Well, for one thing, female candidates across Maryland were significantly outspent by their male opponents. The differences nationwide between political expenditures by men and women running for public office are as stark as they can be fatal; the results at the polls for women in Maryland only reinforced the trend. Female candidates generally lacked access to the massive personal wealth and out-of-state business networks that propelled men, including first-time candidates, to victory in Maryland’s primaries. Indeed, the exception that proves the rule is Amie Hoeber, the Republican nominee for Congress, whose campaign coffer was buoyed by a super PAC funded by her husband.
Second, endorsements — which can spotlight a political newcomer or give an upstart candidate the edge in a close race — perpetuate the stranglehold men have on federal and statewide offices in Maryland. In fact, every currently elected federal and statewide official exclusively endorsed male candidates in federal and statewide races. And national organizations like Emily’s List appear to have less and less impact on local elections. In Maryland, for example, it made endorsements in only nine races and lost all but two of them, with its lone victories coming in campaigns where strong incumbents trounced challengers by lopsided margins.
So, what can be done?
Let’s start by urging the media to counteract the power of money. The crushing expense of television advertising in the Baltimore and Washington, D.C., media markets makes it harder for female candidates to compete. To level the playing field, networks could lower the cost of political advertising, lengthen the period during which candidates are guaranteed the network’s lowest rates, broadcast profiles of all candidates in prime time and host more televised debates, especially for down-ballot races. This year, for example, not a single debate was televised in any of Maryland’s congressional races.
Preserving the exorbitant costs of campaigns overwhelmingly favors incumbents. And policies designed to benefit incumbents, if all your incumbents are men, are policies that benefit men.
But changes in media practice pale in comparison to the urgent need for campaign finance reform. Maryland allows corporate donations directly to candidates, which are banned by federal law and more than 20 other states, and the state does not require LLCs to file ownership information, making it hard to determine who is behind what contributions. Maryland’s contribution limit for local offices is also $6,000, compared to about $1,200 in states like Colorado and Delaware. Plus, a wealthy donor can give up to $18,000 (25 percent of Maryland’s median household income) to a single gubernatorial campaign by giving to each of three finance committees: one for governor, one for lieutenant governor and one for the joint ticket. Maryland’s high limits are exacerbated by a Supreme Court decision (McCutcheon v. FEC (2014), which erased ceilings — including a $10,000 cap in Maryland — on total giving by a single donor.

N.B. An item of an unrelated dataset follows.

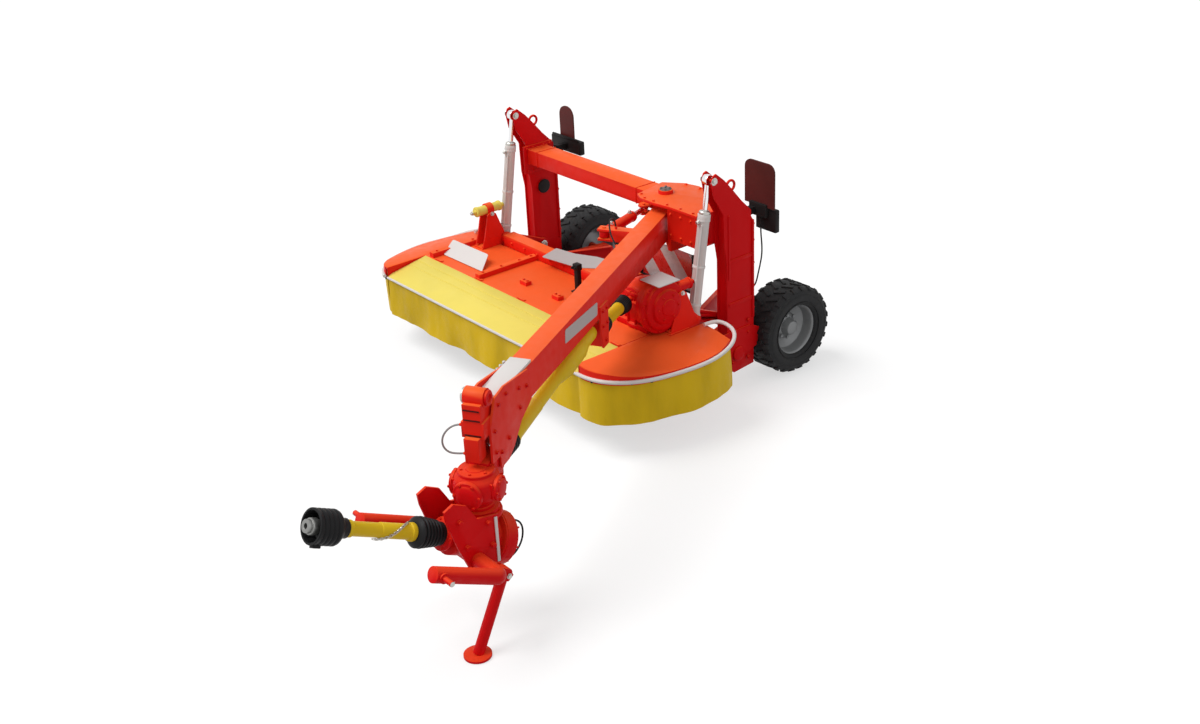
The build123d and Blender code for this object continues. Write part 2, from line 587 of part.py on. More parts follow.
# Swing cylinder: barrel on the drawbar, rod to the beam
with BuildPart() as swing_barrel:
    rod(barrel_eye + cylinder_dir * 72, barrel_eye + cylinder_dir * (cylinder_len - 190), 42)
    rod(barrel_eye + cylinder_dir * 30, barrel_eye + cylinder_dir * 72, 24)
    rod(barrel_eye - Vector(0, 0, 24), barrel_eye + Vector(0, 0, 24), 40)
    rod(barrel_eye + cylinder_dir * 90, barrel_eye + cylinder_dir * (cylinder_len - 180), 22.05, Mode.SUBTRACT)
    rod(barrel_eye - Vector(0, 0, 26), barrel_eye + Vector(0, 0, 26), 16, Mode.SUBTRACT)
with BuildPart() as swing_rod:
    rod(barrel_eye + cylinder_dir * 215, rod_eye - cylinder_dir * 20, 22)
    rod(rod_eye - Vector(0, 0, 20), rod_eye + Vector(0, 0, 20), 38)
    rod(rod_eye - Vector(0, 0, 22), rod_eye + Vector(0, 0, 22), 28, Mode.SUBTRACT)

nose_hose = hose(nose_hose_route)
cylinder_hose = hose(cylinder_hose_route)

# Short link shaft from the bearing bracket to the main gearbox
link_front = Vector(*on_drawbar(1690, 0, 1100))
link_rear = Vector(gearbox_x, link_y, input_high)
link_dir = (link_rear - link_front).normalized()
link_len = (link_rear - link_front).length
with BuildPart() as link_yoke:
    # Ball of the universal joint
    with Locations(link_rear):
        Sphere(26)
with BuildPart() as link_shaft:
    rod(link_rear - link_dir * 26.3, link_rear - link_dir * 70, 20)
    rod(link_rear - link_dir * 60, link_rear - link_dir * 190, 80, end_radius=66)
    rod(link_rear - link_dir * 190, link_rear - link_dir * (link_len - 210), 48)
    rod(link_rear - link_dir * 200, link_rear - link_dir * (link_len - 200), 31.05, Mode.SUBTRACT)
with BuildPart() as link_slide:
    rod(link_rear - link_dir * 215, link_rear - link_dir * (link_len - 190), 31)
    rod(link_rear - link_dir * (link_len - 190), link_rear - link_dir * (link_len - 60), 66, end_radius=80)
    rod(link_rear - link_dir * (link_len - 60), link_rear - link_dir * (link_len - 34), 28)

# Headstock, pitched nose up

x_mid = swivel.X
shaft_in = Vector(x_mid, swivel.Y - input_ahead, input_z)
cross = Vector(x_mid, swivel.Y - cross_ahead, cross_z)
stand_top = Vector(x_mid + stand_aside, swivel.Y - stand_ahead, stand_z)
stand_foot = stand_top + Vector(-7, -244, -stand_z)


def behind(points):
    """Outline points given by their distance behind the swivel."""
    return [(swivel.Y + y, z) for y, z in points]


with BuildPart() as lower_gearbox:
    # Casting on the input shaft's line with its round rear cover
    rod(shaft_in, shaft_in - nose * 90, 84)
    rod(shaft_in - nose * 70, shaft_in - nose * 420, 132)
    rod(shaft_in - nose * 400, shaft_in - nose * 500, 178)
    rod(shaft_in - nose * 500, shaft_in - nose * 530, 120)
    # Neck up to the swivel
    rod((x_mid, swivel.Y, 640), (x_mid, swivel.Y, 851), 108)
    rod((x_mid, swivel.Y, 800), (x_mid, swivel.Y, 852), 128)
    rod((x_mid, swivel.Y, 850), (x_mid, swivel.Y, 920), 60)
    # Bolted side plates that carry the yoke
    for x0 in (x_mid - 158, x_mid + 138):
        side_plate(x0, x0 + 20, behind((
            (-360, 1010), (-290, 1040), (-195, 990), (-125, 866), (30, 840),
            (30, 490), (-90, 480), (-200, 500), (-280, 700), (-350, 930))))
        for y, z in behind(((-260, 900), (-220, 700), (-50, 810), (-30, 640))):
            lo = x0 - 12 if x0 < x_mid else x0 + 20
            rod((lo, y, z), (lo + 12, y, z), 19)
    # Ends of the free hose behind the rear cover
    hose_end(headstock_hose_route[0], headstock_hose_route[1])
    hose_end(headstock_hose_route[-1], headstock_hose_route[-2])
    # Seat of the cross tube
    rod((x_mid - 300, cross.Y, cross.Z), (x_mid + 300, cross.Y, cross.Z), arm_r, Mode.SUBTRACT)
with BuildPart() as yoke:
    # One bent tube: the cross tube and the two arms for the tractor's lower links
    ends = (x_mid - arm_gap / 2, x_mid + arm_gap / 2)
    rod((ends[0] + 60, cross.Y, cross.Z), (ends[1] - 60, cross.Y, cross.Z), arm_r)
    for x, side in ((ends[0], -1), (ends[1], 1)):
        base = Vector(x, cross.Y, cross.Z)
        rod(base + nose * 60, base + nose * arm_len, arm_r)
        # Bend of the tube
        with BuildSketch(Plane(origin=base + nose * 60 , x_dir=(-side, 0, 0), z_dir=nose)) as ring:
            Circle(arm_r)
        hinge = base + nose * 60 + Vector(-side * 60, 0, 0)
        turn_axis = Vector(0, 0, 1).cross(nose)
        revolve(ring.sketch, axis=Axis(hinge, nose.cross(Vector(side, 0, 0)).normalized()), revolution_arc=90)
        # Pin for the lower link
        tip = base + nose * (arm_len - 50)
        rod(tip + Vector(side * 40, 0, 0), tip + Vector(side * 138, 0, 0), 18.25)
        rod(tip + Vector(side * 48, 0, 0), tip + Vector(side * 60, 0, 0), 34)
    # Lugs of the stand
    for x0 in (stand_top.X - 53, stand_top.X + 39):
        side_plate(x0, x0 + 14, behind(((-160, 540), (-130, 610), (-50, 560), (-30, 510), (-70, 480),
                                        (-120, 500))))
    rod(stand_top - Vector(69, 0, 0), stand_top + Vector(71, 0, 0), 14.05, Mode.SUBTRACT)

# Parking stand
with BuildPart() as stand:
    leg = (stand_foot - stand_top).normalized()
    rod(stand_top, stand_foot - leg * 14, 37)
    rod(stand_top - Vector(37, 0, 0), stand_top + Vector(37, 0, 0), 42)
    rod(stand_top - Vector(63, 0, 0), stand_top + Vector(63, 0, 0), 14)
    rod((stand_foot.X, stand_foot.Y, 0), (stand_foot.X, stand_foot.Y, 16), 92)

# Drive shaft to the tractor in its guard
with BuildPart() as pto_guard:
    rod(shaft_in + nose * 215, shaft_in + nose * 715, 48)
with BuildPart() as pto_bellows:
    rod(shaft_in, shaft_in + nose * 80, 76)
    rod(shaft_in + nose * 80, shaft_in + nose * 215, 104)
with BuildPart() as pto_joint:
    rod(shaft_in + nose * 715, shaft_in + nose * 790, 62)
    rod(shaft_in + nose * 790, shaft_in + nose * 960, 112)
    rod(shaft_in + nose * 860, shaft_in + nose * 961, 94, Mode.SUBTRACT)
    rod(shaft_in + nose * 850, shaft_in + nose * 1000, 42)
    rod(shaft_in + nose * 850, shaft_in + nose * 1001, 17.5, Mode.SUBTRACT)

headstock_hose = hose(headstock_hose_route)
lamp_cable = hose(lamp_cable_route)

pieces = {
    **{n: p.part for n, p in uprights.items()},
    "nose_hose": nose_hose.part,
    "cylinder_hose": cylinder_hose.part,
    "headstock_hose": headstock_hose.part,
    "lamp_cable": lamp_cable.part,
    "portal_beam": portal_beam.part,
    **{n: p.part for n, p in lift_rods.items()},
    **{n: p.part for n, p in lamps.items()},
    **wheels,
    "deck": deck.part,
    "conditioner_housing": conditioner_housing.part,
    "cutter_bar": cutter_bar.part,
    "rotor": rotor.part,
    "front_cover": front_cover.part,
    "front_curtain": front_curtain.part,
    **{n: p.part for n, p in end_covers.items()},
    **{n: p.part for n, p in curtains.items()},
    "main_gearbox": main_gearbox.part,
    "rotor_drive": rotor_drive.part,
    **{n: p.part for n, p in springs.items()},
    **{n: p.part for n, p in lift_barrels.items()},
    "warning_board": warning_board.part,
    **{n: p.part for n, p in swath_boards.items()},
    **{n: p.part for n, p in lower_links.items()},
    "drawbar": drawbar.part,
    "drawbar_cover": drawbar_cover.part,
    "upper_gearbox": upper_gearbox.part,
    "drive_guard": drive_guard.part,
    "drive_boot": drive_boot.part,
    "swing_barrel": swing_barrel.part,
    "swing_rod": swing_rod.part,
    "link_yoke": link_yoke.part,
    "link_shaft": link_shaft.part,
    "link_slide": link_slide.part,
    "lower_gearbox": lower_gearbox.part,
    "yoke": yoke.part,
    "stand": stand.part,
    "pto_guard": pto_guard.part,
    "pto_bellows": pto_bellows.part,
    "pto_joint": pto_joint.part,
    **dict(discs),
}

os.makedirs("parts", exist_ok=True)
for name, shape in pieces.items():
    shape = shape.moved(Location((-outline_x, -outline_y, 0)))
    shape.label = name
    export_step(shape, f"parts/{name}.step")
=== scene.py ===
# %% [markdown]
# # A trailed disc mower conditioner, dressed for its portrait
# The CAD model already holds every plate, tube and joint at its real size. This lesson gives each of
# them a finish, and models the pieces that plain CAD leaves simple: the tyres, the cloth curtains,
# the ribbed boots of the drive shafts, the bolts and the hoses. Every length is in metres, and every
# new piece is made where it stands, so that it rides on its body without being moved.

# %% Load the frame
import bmesh
import bpy
import json
from math import cos, pi, radians, sin, tau
from mathutils import Matrix, Vector, noise


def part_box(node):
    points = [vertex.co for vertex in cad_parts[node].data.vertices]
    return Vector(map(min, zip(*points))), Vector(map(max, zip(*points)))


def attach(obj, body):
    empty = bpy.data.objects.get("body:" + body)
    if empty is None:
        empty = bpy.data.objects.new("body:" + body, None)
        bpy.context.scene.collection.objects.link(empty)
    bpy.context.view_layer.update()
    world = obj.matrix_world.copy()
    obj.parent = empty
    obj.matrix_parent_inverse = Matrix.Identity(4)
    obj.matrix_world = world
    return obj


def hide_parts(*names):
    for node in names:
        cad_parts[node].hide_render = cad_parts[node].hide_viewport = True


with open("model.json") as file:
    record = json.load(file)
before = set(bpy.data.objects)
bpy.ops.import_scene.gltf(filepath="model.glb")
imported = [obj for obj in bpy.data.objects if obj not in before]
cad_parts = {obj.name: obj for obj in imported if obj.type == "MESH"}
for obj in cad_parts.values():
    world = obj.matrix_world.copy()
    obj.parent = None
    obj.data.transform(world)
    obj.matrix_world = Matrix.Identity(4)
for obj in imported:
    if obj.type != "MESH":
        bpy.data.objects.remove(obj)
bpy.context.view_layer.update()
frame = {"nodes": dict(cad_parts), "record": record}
nodes = frame["nodes"]

# %% [markdown]
# ## Where things are
# The machine is easiest to think about from the point on the ground midway between its wheels, while
# the frame's origin lies under the middle of the whole outline. One small function turns the first
# into the second. X runs to the machine's left, Y to its rear and Z up. The drawbar hangs on a pivot
# and points YAW to the left of straight ahead, and the hitch turns about the swivel at its end. From
# there the drive shaft leaves for the tractor, along NOSE.

# %% Places
OUTLINE_X, OUTLINE_Y = 0.610, -2.438


def spot(x, y, z):
    """A point given from the ground midway between the wheels."""
    return Vector((x - OUTLINE_X, y - OUTLINE_Y, z))


def middle(node):
    """The middle of a node's box."""
    low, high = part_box(node)
    return (low + high) / 2


DRAWBAR_LENGTH = 3.861
YAW, PITCH = radians(30.1), radians(26.5)
AHEAD = Vector((sin(YAW), -cos(YAW), 0))
ASIDE = Vector((cos(YAW), sin(YAW), 0))
NOSE = Vector((0, -cos(PITCH), sin(PITCH)))
PIVOT = spot(0.620, -0.700, 0)


def on_drawbar(along, side, z):
    """A point by its distance along the drawbar, its distance to the left and its height."""
    return PIVOT + AHEAD * along + ASIDE * side + Vector((0, 0, z))


SWIVEL = on_drawbar(DRAWBAR_LENGTH, 0, 0)
SHAFT_AHEAD, SHAFT_Z = 0.311, 0.770
SHAFT = Vector((SWIVEL.x, SWIVEL.y - SHAFT_AHEAD, SHAFT_Z))

# %% [markdown]
# ## Finishes
# A real machine has few paints, but none of them is one flat colour. Each finish here is a small
# network of nodes: a broad noise shifts the colour a little, a finer one breaks up the gloss, and a
# third gives the faint orange peel of sprayed paint as a bump. All of them read Object coordinates,
# so the pattern stays on the metal when a joint moves.

# %% A finish made of nodes


def new_finish(name, metallic=0.0, coat=0.0):
    """A material with its shader and an Object coordinate ready to use."""
    finish = bpy.data.materials.new(name)
    finish.use_nodes = True
    tree = finish.node_tree
    shader = tree.nodes["Principled BSDF"]
    shader.inputs["Metallic"].default_value = metallic
    shader.inputs["Coat Weight"].default_value = coat
    where = tree.nodes.new("ShaderNodeTexCoord").outputs["Object"]
    return finish, tree, shader, where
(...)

So long as only a quarter of political donations come from women, female candidates will remain hamstrung without meaningful campaign finance reform and robust public financing options.
Finally, we must inspire and facilitate greater turnout. Maryland saw a lower proportion of young voters and people of color in our primary elections than states where women won race after race like Texas, for example, where Democratic turnout increased by 100 percent. Passing the Election-Day Voter Registration Amendment this fall would expand the franchise, as would allowing — as New Hampshire does — unaffiliated voters to vote in the primary of their choice. Because unaffiliated voters tend to be younger and increasingly female, it is no coincidence that New Hampshire, which pioneered this rule, is the only state in the country to have elected a female governor and an all-female congressional delegation.
Many say these days that the future is female. But saying it is not enough. Our laws and policies must reflect our commitment to electing representatives as diverse as Maryland. In the great state of Barbara Mikulski and Harriet Tubman, we should expect nothing less.